British expatriates – Countdown to Brexit

What steps can British expatriates take to secure their future when it comes to residency, pensions, savings and investments during the countdown to Brexit?

Now that Article 50 has triggered Britain’s official divorce from the EU, will we soon know more about what Brexit means for expatriates in Spain? Not quite. The only thing we really know is that the UK is on track to leave the EU on 29 March 2019, whether agreeable deals have been reached or not.

While we have to wait and see how negotiations unfold, here are four key steps you can take to future-proof your financial situation now.

  1. Consider securing your residency

There are under two years left for current residency and freedom of movement rules. While we can expect a fresh reciprocal agreement between Spain and the UK to protect expatriates in each country, the new rules may be less favourable than today. So if you are still a UK resident but want to live permanently in Spain, now is the time to take steps to secure your position.

Once resident here, you secure the same tax treatment as other Spanish residents. Non-residents, however, may face higher taxes after Brexit. When it comes to non-residents’ income tax, for example, Spain charges more for non-EU and non-EEA residents. Also, non-EU or EEA residents may not qualify for the generally lower rates offered by the regional autonomous communities for wealth, succession and gift taxes. Regardless of residency, UK-source income remains taxable according to the UK/Spain double tax treaty, which is unrelated to the EU and therefore unaffected by Brexit.

  1. Review your pensions

Based on current law, Brexit should not affect how you can access or transfer UK pension funds. However, the UK’s new ‘overseas transfer charge’ indicates things may change post-Brexit.

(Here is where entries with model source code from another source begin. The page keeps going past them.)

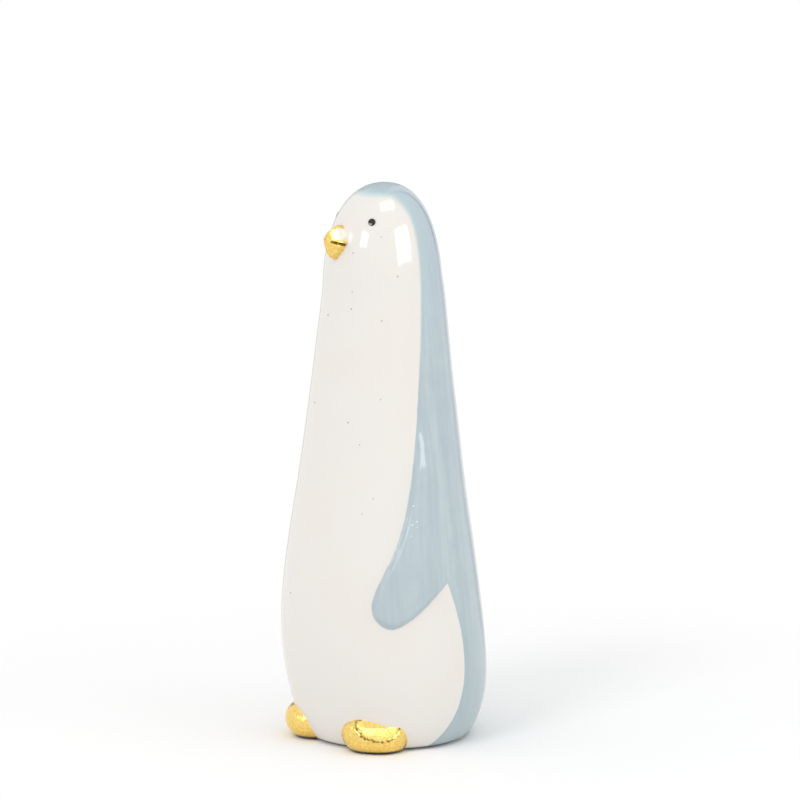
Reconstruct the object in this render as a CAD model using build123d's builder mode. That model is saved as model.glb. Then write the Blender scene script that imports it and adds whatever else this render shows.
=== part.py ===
"""Penguin figurine: a slender hollow ceramic bird with low-relief flippers, a gold beak and gold feet.

Millimetres, +Z up. The origin is the centre of the flat base, on the surface that it stands on. The
bird faces -Y, and +X is its own left.
"""
import os
from math import atan2, cos, radians, sin

from build123d import *

os.makedirs("parts", exist_ok=True)

# Body
body_height = 180.0
belly_half_width = 33.8
belly_half_depth = 32.9
wall = 3.6
floor_thickness = 5.0

# Underside
foot_ring_width = 6.5
recess_depth = 1.0
vent_diameter = 8.0

# Glaze
coat_thickness = 0.35
flipper_relief = 1.6
flipper_rim_bevel = 1.0

# Beak
beak_width = 9.0
beak_depth = 10.4
beak_middle_height_share = 0.8994
beak_reach = 5.8
beak_corner_radius = 0.8

# Feet
foot_radius = 11.7
foot_half_thickness = 7.6
foot_axis_height = 5.3
left_foot_angle = 43.9
left_foot_sink = 6.17
right_foot_angle = 27.2
right_foot_sink = 7.37

# Eyes
eye_diameter = 2.6
eye_bulge = 0.35
eye_socket_depth = 0.5
eye_height_share = 0.9383
left_eye_angle = 39.5
right_eye_angle = 46.0

# How far a cutting shape runs past what it cuts
overrun = 5.0

# The face sits at shares of the body's height
beak_middle_height = body_height * beak_middle_height_share
eye_height = body_height * eye_height_share

# Levels of the body from the base to the neck: share of the height, of the belly's size, and how far
# the level leans back, as a share of the belly's half depth
trunk_shares = [
    (0.0, 0.763, 0.040),
    (0.007, 0.811, 0.038),
    (0.017, 0.850, 0.036),
    (0.034, 0.894, 0.035),
    (0.067, 0.945, 0.036),
    (0.111, 0.984, 0.020),
    (0.167, 1.0, -0.012),
    (0.25, 0.977, -0.040),
    (0.333, 0.926, -0.050),
    (0.417, 0.858, -0.049),
    (0.5, 0.793, -0.040),
    (0.583, 0.737, -0.033),
    (0.667, 0.680, -0.027),
    (0.75, 0.630, -0.021),
    (0.817, 0.589, -0.020),
]

# The crown closes over the last level: it rises by these shares of what is left of the height, and
# its size follows one full, egg-like curve
crown_rise_shares = [0.27, 0.48, 0.65, 0.79, 0.89, 0.955, 0.99]
crown_taper_share = 0.15
crown_rise_power = 3
crown_close_power = 0.455
crown_lean_share = -0.028

# Edge of the blue coat seen from the side: the share of the belly's half depth behind the axis, and
# the share of the height. It runs from the brow down round the flipper's tip to the armpit
brow_shares = [
    (-0.128, 0.980),
    (-0.050, 0.960),
    (0.0, 0.911),
    (-0.018, 0.783),
    (-0.113, 0.644),
    (-0.280, 0.473),
    (-0.489, 0.361),
    (-0.674, 0.287),
    (-0.688, 0.255),
    (-0.585, 0.2306),
    (-0.380, 0.243),
    (-0.098, 0.283),
    (0.052, 0.304),
]

# The same edge from the armpit down the flank to the base
flank_shares = [
    (0.188, 0.226),
    (0.243, 0.139),
    (0.152, 0.059),
    (-0.091, 0.0),
]

# The beak stands full out of the face and rounds to a blunt point: share of its reach, share of its
# width and height
beak_section_shares = [
    (0.0, 1.0),
    (0.3, 0.95),
    (0.58, 0.76),
    (0.82, 0.48),
    (0.95, 0.27),
    (1.0, 0.12),
]

# The flipper's own soft rear edge, from its shoulder down to the armpit
flipper_rear_shares = [
    (0.06, 0.66),
    (0.16, 0.50),
    (0.14, 0.37),
]

# The flipper's relief is full up to the wrist and fades to a small share of it at the shoulder
wrist_share = 0.45
shoulder_share = 0.66
shoulder_relief_share = 0.12


def outer_levels():
    """Height, half width, half depth and lean of each level of the body, apart from its top point."""
    levels = []
    for height_share, size_share, lean_share in trunk_shares:
        levels.append(
            (
                body_height * height_share,
                belly_half_width * size_share,
                belly_half_depth * size_share,
                belly_half_depth * lean_share,
            )
        )
    neck_height, neck_half_width, neck_half_depth, neck_lean = levels[-1]
    for rise in crown_rise_shares:
        size = (1 - crown_taper_share * rise) * (1 - rise**crown_rise_power) ** crown_close_power
        lean = belly_half_depth * crown_lean_share * (1 - rise**crown_rise_power)
        height = neck_height + (body_height - neck_height) * rise
        levels.append((height, neck_half_width * size, neck_half_depth * size, lean))
    return levels


def body_sections(inset_at, bottom=0.0):
    """Closed outlines of the body's levels, moved inwards along the surface by inset_at(height)."""
    levels = outer_levels()
    top = (body_height, 0.0, 0.0, 0.0)
    below = [levels[0]] + levels[:-1]
    above = levels[1:] + [top]
    moved = []
    for (height, half_width, half_depth, lean), low, high in zip(levels, below, above):
        slope = atan2(low[1] - high[1], high[0] - low[0])
        inset = inset_at(height)
        rise = height if height == 0 else height - inset * sin(slope)
        draw = inset * cos(slope)
        if rise >= bottom:
            moved.append((rise, half_width - draw, half_depth - draw, lean))
    moved[0] = (bottom,) + moved[0][1:]
    sections = []
    for height, half_width, half_depth, lean in moved:
        level = Plane(origin=(0, lean, height), x_dir=(0, 1, 0), z_dir=(0, 0, 1))
        with BuildSketch(level) as outline:
            Ellipse(half_depth, half_width)
        sections.append(outline.sketch)
    sections.append(Vertex(0, 0, body_height - inset_at(body_height)))
    return sections


def side_point(shares):
    """A point of a side outline: share of the half depth behind the axis, share of the height."""
    return (belly_half_depth * shares[0], body_height * shares[1])


def surface_point(height, angle):
    """The body's surface at a height and an angle from straight ahead towards the bird's left."""
    levels = outer_levels()
    low = [level for level in levels if level[0] <= height][-1]
    high = levels[levels.index(low) + 1]
    part = (height - low[0]) / (high[0] - low[0])
    half_width, half_depth, lean = [a + (b - a) * part for a, b in zip(low[1:], high[1:])]
    turn = radians(angle)
    return Vector(half_width * sin(turn), lean - half_depth * cos(turn), height)


# Outer surface of the whole bird, which every other piece is cut by
with BuildPart() as body_form:
    loft(body_sections(lambda height: 0.0))

# Room inside the cast
with BuildPart() as cavity:
    loft(body_sections(lambda height: wall, floor_thickness))

# Surface under the blue coat
with BuildPart() as coat_bed:
    loft(body_sections(lambda height: coat_thickness))

# Blue coat over the back, the neck's sides and the cap of the head
front_reach = belly_half_depth + overrun
with BuildPart() as back_glaze:
    with BuildSketch(Plane.YZ) as coat_outline:
        with BuildLine():
            edge = Spline([side_point(s) for s in brow_shares])
            flank = Spline([edge @ 1] + [side_point(s) for s in flank_shares])
            below_base = (flank @ 1).Y - overrun
            above_head = body_height + overrun
            Polyline(
                flank @ 1,
                ((flank @ 1).X, below_base),
                (front_reach, below_base),
                (front_reach, above_head),
                (-front_reach, above_head),
                (-front_reach, (edge @ 0).Y),
                edge @ 0,
            )
        make_face()
    extrude(amount=belly_half_width + overrun, both=True)
    add(body_form.part, mode=Mode.INTERSECT)
    add(coat_bed.part, mode=Mode.SUBTRACT)
back_glaze.part.label = "back_glaze"
export_step(back_glaze.part, "parts/back_glaze.step")

# An eye: a domed bead, with its rim on the XY plane and its shank below
eye_radius = eye_diameter / 2
eye_dome_radius = (eye_radius**2 + eye_bulge**2) / (2 * eye_bulge)
with BuildPart() as eye_form:
    with BuildSketch(Plane.XZ):
        with BuildLine():
            dome = RadiusArc((eye_radius, 0), (0, eye_bulge), -eye_dome_radius)
            Polyline(dome @ 0, (eye_radius, -eye_socket_depth), (0, -eye_socket_depth), dome @ 1)
        make_face()
    revolve(axis=Axis.Z)


def eye_place(angle):
    """Where an eye sits, square on the face, at an angle from straight ahead to the bird's left."""
    seat = surface_point(eye_height, angle)
    across = surface_point(eye_height, angle + 1) - seat
    up = surface_point(eye_height + eye_bulge, angle) - seat
    return Plane(origin=seat, x_dir=across, z_dir=across.cross(up)).location


# Each eye sits in a shallow socket of the face. The painted pair isn't quite even
with BuildPart() as left_eye:
    add(eye_form.part.moved(eye_place(left_eye_angle)))
left_eye.part.label = "left_eye"
export_step(left_eye.part, "parts/left_eye.step")

with BuildPart() as right_eye:
    add(eye_form.part.moved(eye_place(-right_eye_angle)))
right_eye.part.label = "right_eye"
export_step(right_eye.part, "parts/right_eye.step")

# Hollow cast body with its eye sockets, foot ring, recess and vent
ring_inner_radius = belly_half_depth * trunk_shares[0][1] - foot_ring_width
with BuildPart() as body_shell:
    add(body_form.part)
    add(cavity.part, mode=Mode.SUBTRACT)
    add([back_glaze.part, left_eye.part, right_eye.part], mode=Mode.SUBTRACT)
    base_lean = belly_half_depth * trunk_shares[0][2]
    with BuildSketch(Plane.XY) as recess_outline:
        with Locations((0, base_lean)):
            Circle(ring_inner_radius)
    extrude(amount=recess_depth, mode=Mode.SUBTRACT)
    with BuildSketch(Plane.XY) as vent_outline:
        with Locations((0, base_lean)):
            Circle(vent_diameter / 2)
    extrude(amount=floor_thickness + overrun, mode=Mode.SUBTRACT)
body_shell.part.label = "body_shell"
export_step(body_shell.part, "parts/body_shell.step")


def relief_at(height):
    """How far the flipper stands out from the body at a height."""
    fade = (height - body_height * wrist_share) / (body_height * (shoulder_share - wrist_share))
    fade = min(max(fade, 0.0), 1.0)
    return flipper_relief * (1 + (shoulder_relief_share - 1) * fade)


# Surface of the flippers' relief, all round the bird
with BuildPart() as relief_form:
    loft(body_sections(lambda height: -relief_at(height)))

# Left flipper: its front edge is the coat's own edge, and its rear edge runs down to the armpit
armpit = side_point(brow_shares[-1])
with BuildPart() as left_flipper:
    with BuildSketch(Plane.YZ) as flipper_outline:
        add(coat_outline.sketch_local)
        with BuildSketch(Plane.XY, mode=Mode.PRIVATE) as flipper_zone:
            with BuildLine():
                rear = Spline([side_point(s) for s in flipper_rear_shares] + [armpit])
                Polyline(
                    rear @ 1,
                    (armpit[0], armpit[1] / 2),
                    (-front_reach, armpit[1] / 2),
                    (-front_reach, (rear @ 0).Y),
                    rear @ 0,
                )
            make_face()
        add(flipper_zone.sketch_local, mode=Mode.INTERSECT)
    extrude(amount=belly_half_width + overrun)
    add(relief_form.part, mode=Mode.INTERSECT)
    add(body_form.part, mode=Mode.SUBTRACT)
    rim = left_flipper.faces().sort_by(Axis.X)[-1].edges().sort_by(SortBy.LENGTH)[-2:]
    chamfer(rim, flipper_rim_bevel)
left_flipper.part.label = "left_flipper"
export_step(left_flipper.part, "parts/left_flipper.step")

with BuildPart() as right_flipper:
    mirror(left_flipper.part, about=Plane.YZ)
right_flipper.part.label = "right_flipper"
export_step(right_flipper.part, "parts/right_flipper.step")

# Beak: a pinched four-sided point, seated square on the sloping face
face = surface_point(beak_middle_height, 0)
face_above = surface_point(beak_middle_height + beak_depth / 2, 0)
face_below = surface_point(beak_middle_height - beak_depth / 2, 0)
beak_out = Vector(1, 0, 0).cross(face_above - face_below)
beak_plane = Plane(origin=face, x_dir=(1, 0, 0), z_dir=beak_out)
with BuildPart() as beak:
    for reach_share, size_share in beak_section_shares:
        with BuildSketch(beak_plane.offset(beak_reach * reach_share)) as beak_section:
            with BuildLine():
                Polyline(
                    (0, beak_depth / 2 * size_share),
                    (beak_width / 2 * size_share, 0),
                    (0, -beak_depth / 2 * size_share),
                    (-beak_width / 2 * size_share, 0),
                    close=True,
                )
            make_face()
            fillet(beak_section.vertices(), beak_corner_radius * size_share)
    loft()
    extrude(beak.faces().sort_by(Axis.Y)[-1], amount=beak_reach)
    add(body_form.part, mode=Mode.SUBTRACT)
beak.part.label = "beak"
export_step(beak.part, "parts/beak.step")

# A foot: a rounded lump, cut flat where it stands
with BuildPart() as foot_form:
    with BuildSketch(Plane.XZ) as foot_outline:
        with Locations((0, foot_axis_height)):
            Ellipse(foot_radius, foot_half_thickness)
        split(bisect_by=Plane.YZ)
    revolve(axis=Axis.Z)
    split(bisect_by=Plane.XY)


def foot_place(angle, sink):
    """Where a foot's middle stands: sunk into the body's side, at an angle from straight ahead."""
    side = surface_point(foot_axis_height, angle)
    turn = radians(angle)
    return Location((side.X - sink * sin(turn), side.Y + sink * cos(turn), 0))


# The bird stands a little turned on its feet, so their angles differ
with BuildPart() as left_foot:
    add(foot_form.part.moved(foot_place(left_foot_angle, left_foot_sink)))
    add(body_form.part, mode=Mode.SUBTRACT)
left_foot.part.label = "left_foot"
export_step(left_foot.part, "parts/left_foot.step")

with BuildPart() as right_foot:
    add(foot_form.part.moved(foot_place(-right_foot_angle, right_foot_sink)))
    add(body_form.part, mode=Mode.SUBTRACT)
right_foot.part.label = "right_foot"
export_step(right_foot.part, "parts/right_foot.step")
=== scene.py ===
"""Looks of the penguin figurine: glazed earthenware with a brushed blue coat, gold lustre and enamel eyes.

Metres, +Z up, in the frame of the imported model. The bird stands on z = 0 and faces -Y, and +X is its
own left.
"""

import math

import bpy
import numpy as np
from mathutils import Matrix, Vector


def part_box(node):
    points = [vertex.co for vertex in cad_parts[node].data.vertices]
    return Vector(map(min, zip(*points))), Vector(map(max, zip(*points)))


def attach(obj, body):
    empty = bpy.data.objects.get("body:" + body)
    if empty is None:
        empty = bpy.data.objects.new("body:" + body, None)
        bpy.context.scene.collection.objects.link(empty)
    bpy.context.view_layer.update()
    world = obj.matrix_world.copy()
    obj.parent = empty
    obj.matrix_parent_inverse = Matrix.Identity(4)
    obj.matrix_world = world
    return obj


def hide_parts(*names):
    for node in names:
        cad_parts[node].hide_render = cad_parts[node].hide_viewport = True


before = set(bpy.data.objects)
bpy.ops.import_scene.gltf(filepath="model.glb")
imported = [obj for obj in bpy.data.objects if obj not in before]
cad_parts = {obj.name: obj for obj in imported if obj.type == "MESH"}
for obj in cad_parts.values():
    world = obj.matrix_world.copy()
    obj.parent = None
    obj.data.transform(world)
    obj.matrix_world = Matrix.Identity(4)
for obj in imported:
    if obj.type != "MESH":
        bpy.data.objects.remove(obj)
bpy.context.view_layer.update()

MM = 0.001

# Body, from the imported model
body_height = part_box("back_glaze")[1].z
belly_half_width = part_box("body_shell")[1].x
depth_share = 0.973
wall = 3.6 * MM
floor_thickness = 5.0 * MM
foot_ring_width = 6.5 * MM
recess_depth = 1.0 * MM
vent_radius = 4.0 * MM
arris = 0.4 * MM

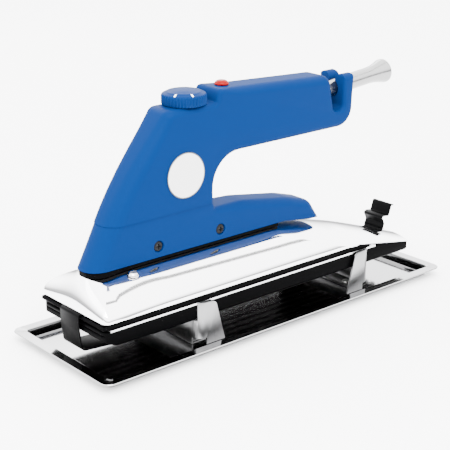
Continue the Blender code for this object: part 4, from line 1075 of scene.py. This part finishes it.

Until recently, all UK pensions transferred to a Qualifying Recognised Overseas Pension Scheme (QROPS) were free of UK taxation so long as the combined value of pension savings came under the lifetime allowance limit (currently £1 million). Since 9th March, however, you face a 25% tax on pension funds transferred to a QROPS based outside the European Economic Area (EEA), unless you live in the same jurisdiction. While liability lingers for five tax years after the transfer date, you will not be affected if you transferred before 9th March 2017.

Currently, the new overseas transfer charge will not apply to expatriates in Spain moving pensions to a QROPS based here or in another EEA state, such as Gibraltar. But there has been speculation that the UK government may use Brexit as an opportunity to recoup revenue from UK nationals abroad with widespread penalties on overseas transfers. They may also change the rules to make it harder to take advantage of today’s high transfer values for ‘defined benefit’ (final salary) pensions. So consider acting now, under current rules, before the tax-free window of opportunity closes.

However, it is crucial to carefully explore your options and use a regulated provider to avoid pension scams and establish the right solution for you.

  1. Diversify, diversify, diversify

When it comes to investing, many expatriates favour British assets, like UK bonds or FTSE shares. Not only could this approach overlook opportunities available in Spain and elsewhere, it can generate overexposure to UK assets. While markets have proved quite resilient to Brexit news so far, we cannot predict how the UK economy will continue to react. In uncertain times like this it is more important than ever to have a well-diversified portfolio.

You should minimise risk by spreading investments across countries, currencies, regions, asset types and market sectors. By limiting your exposure in any one area, you are better placed to ride out market turbulence – Brexit-related or otherwise.

  1.  Look for currency flexibility

With the fortunes of the pound and euro so tied up with Brexit developments, it is a good idea to reconsider the best currency mix for you. Living in Spain, ideally you should receive some income in euros to limit your dependency on exchange rates. One solution is to use structures that allow you to hold investments in multiple currencies. You could, for example, invest in sterling now and switch to euros when rates are favourable, with flexibility to choose the currency of your withdrawals.

In any case, you should regularly review your affairs to ensure your assets and investments remain suitably diversified and tax-efficient for your unique situation. Not only can your circumstances change over time, uncertain times like this can also unlock opportunities.

The ticking of the Brexit clock offers one more compelling reason to fine-tune your financial planning. As an expatriate it is essential to understand the cross-border implications and be fully prepared so you can continue enjoying your life in Spain, whatever Brexit brings.